Orchestrating 122 tasks across context resets

One practical challenge deserves mention: context limits. No AI model can hold 122 tasks, 8 service specifications, and a growing codebase in a single context window. The work necessarily spans multiple sessions.

Beads solves this by maintaining the task graph outside any agent's context. When an agent starts a new session, it reads the current state from Beads: what's done, what's in progress, what's blocked, what's next. The agent doesn't need to remember anything from previous sessions — the truth is in the task tracker.

# Agent starts a new session
bd list --status open    # What needs doing?
bd show pc-047           # What are the details of the next task?
bd update pc-047 --status in_progress  # Claim it
# ... do the work ...
bd close pc-047          # Done
bd list --status open    # What's next?

This pattern — externalizing agent memory into a structured task graph — is what makes long-horizon agent work possible. The individual agent sessions are stateless. The task tracker carries the state. This is the same principle behind job queues in distributed systems, applied to AI agent orchestration.

The spec-driven future

The Petclinic project convinced me that spec-driven development isn't just a methodology preference — it's a prerequisite for reliable AI-assisted engineering. Without executable specifications, you're relying on the model's judgment about what "correct" means. With them, correctness is defined, measurable, and enforced.

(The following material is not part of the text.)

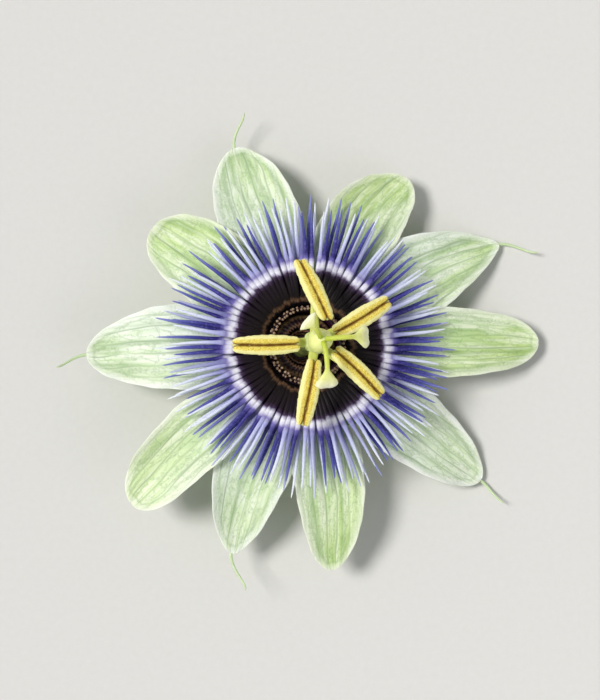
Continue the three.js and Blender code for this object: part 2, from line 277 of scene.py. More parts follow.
class Form:
    """Closed skins gathered into one mesh, with values on their points for materials to read."""

    VALUES = ("along", "across", "lateral", "edge", "front", "reach", "tone", "flush")

    def __init__(self):
        self.points = []
        self.faces = []
        self.values = {name: [] for name in self.VALUES}
        self.size = 0

    def add(self, rings, closed=False, **values):
        """Wraps a skin round rings of points. It closes on itself, or with a point in each end ring."""
        count, around = rings.shape[:2]
        index = np.arange(count * around).reshape(count, around) + self.size
        beside = np.roll(index, -1, axis=1)
        ahead = np.roll(index, -1, axis=0)
        beside_ahead = np.roll(beside, -1, axis=0)
        quads = np.stack([index, beside, beside_ahead, ahead], axis=-1)
        points = rings.reshape(-1, 3)
        if not closed:
            quads = quads[:-1]
            first = self.size + len(points)
            points = np.vstack([points, rings[0].mean(axis=0), rings[-1].mean(axis=0)])
            for i in range(around):
                j = (i + 1) % around
                self.faces.append((first, int(index[0, j]), int(index[0, i])))
                self.faces.append((first + 1, int(index[-1, i]), int(index[-1, j])))
        self.faces += quads.reshape(-1, 4).tolist()
        self.points.append(points)
        self.size += len(points)
        for name in self.VALUES:
            full = np.broadcast_to(values.get(name, 0.0), (count, around))
            ends = [] if closed else [full[0].mean(), full[-1].mean()]
            self.values[name].append(np.concatenate([full.reshape(-1), ends]))
        return self

    def mesh(self, name, place):
        mesh = bpy.data.meshes.new(name)
        mesh.from_pydata(place(np.vstack(self.points)).tolist(), [], self.faces)
        for value_name, parts in self.values.items():
            layer = mesh.attributes.new(value_name, "FLOAT", "POINT")
            layer.data.foreach_set("value", np.concatenate(parts).astype(np.float32))
        work = bmesh.new()
        work.from_mesh(mesh)
        bmesh.ops.recalc_face_normals(work, faces=work.faces)
        work.to_mesh(mesh)
        work.free()
        mesh.shade_smooth()
        return mesh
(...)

The toolchain for this is still early. Beads handles task orchestration. The eval framework handles verification. The adversarial evaluator handles holistic quality. But each piece required custom engineering. The opportunity is in making this methodology accessible — giving every developer a harness that turns AI agents from probabilistic assistants into deterministic builders.

The 578 passing tests aren't impressive because an AI wrote them. They're impressive because every one of them means something — a specific behavior, specified in advance, verified automatically, that the system provably implements correctly. That's not demo-ware. That's engineering.